Seeing all this -- an almost daily live feed of violence, corruption, and dysfunction worthy of a third world oligarchy -- Americans look at Senator Obama and wonder. Barack Obama's personal history is not urban America. It is more than a matter of biracial heritage. It is his personal heritage. A mother who woke him at 4:30AM every school day to give him American grammar and other lessons before he went off to an Indonesian school. He was loved and cared for and disciplined and given the hope of a middle class future. A more tender version of Justice Clarence Thomas's southern father/grandfather. Obama's "blackness" -- professional blackness Jim Sleeper once called it -- is acquired like an American expatriate with a phony British accent.
He is smart and he is accomplished. So is his co-candidate, Michelle. But he has nearly forty years of urban history against him. Coleman Young, Wilson Goode, Marion Barry, Kwame Kilpatrick, almost every mayor of Oakland (including the very white Jerry Brown), Willie Brown, Ray Nagy...
Senator McCaine welcomes President Bush with the Lake Woebegon hug -- the extended arms with the fingers barely touching the shoulders and then whipped back in retreat from any appearance of intimacy. And Bush has made his mistakes, but he has also, at least on the Iraq front of the war, listened and acted on better advice. While his people were suffering and self-helpless, Mayor Nagy of New Orleans sobbed on a local radio show that he didn't know what to do. Winston Churchill once wept in private during the Blitz and wondered if he could carried on, but he never showed defeatism or blamed others for his mistakes.
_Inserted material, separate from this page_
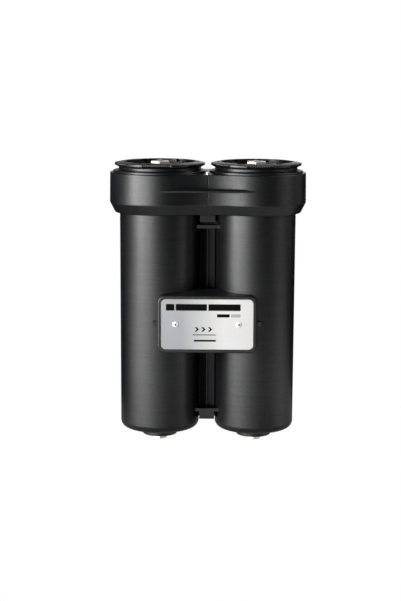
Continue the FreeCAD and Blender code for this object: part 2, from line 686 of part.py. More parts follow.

So the question again, will Obama be different? There is another irony here. The New South, with its modern legacy of thousands of black elected officials -- mayors, sheriffs, judges, police chiefs, state legislators, govenors and lieutenant governors, and even a congressperson or two (some from majority white districts). The current dysfunction appears to be a western and north and northeastern disease. Justice Thomas has said that there is no reason why an all-black school cannot be a good school. History has shown us as much at Tuskegee, Howard, Spellman -- in spite of black poverty and lack of political power. After all, many whites came out of similar poor Southern schools.
Will Senator Obama follow the prosperous South? That would require more than cosmetic "centrism" or moderation of his extreme world view. Because it is precisely his ghost-shirt foreign policy with its toothless warnings and negotiations and his Santa Claus federalism that parallel urban lawlessness and sense of entitlement that has made so many American cities the inevitable destinations of good intentions -- Hell on Earth.
Sen. Obama sits on a knife edge -- will he be tainted by significant urban failure or will enough babyboomers make one last dash for History.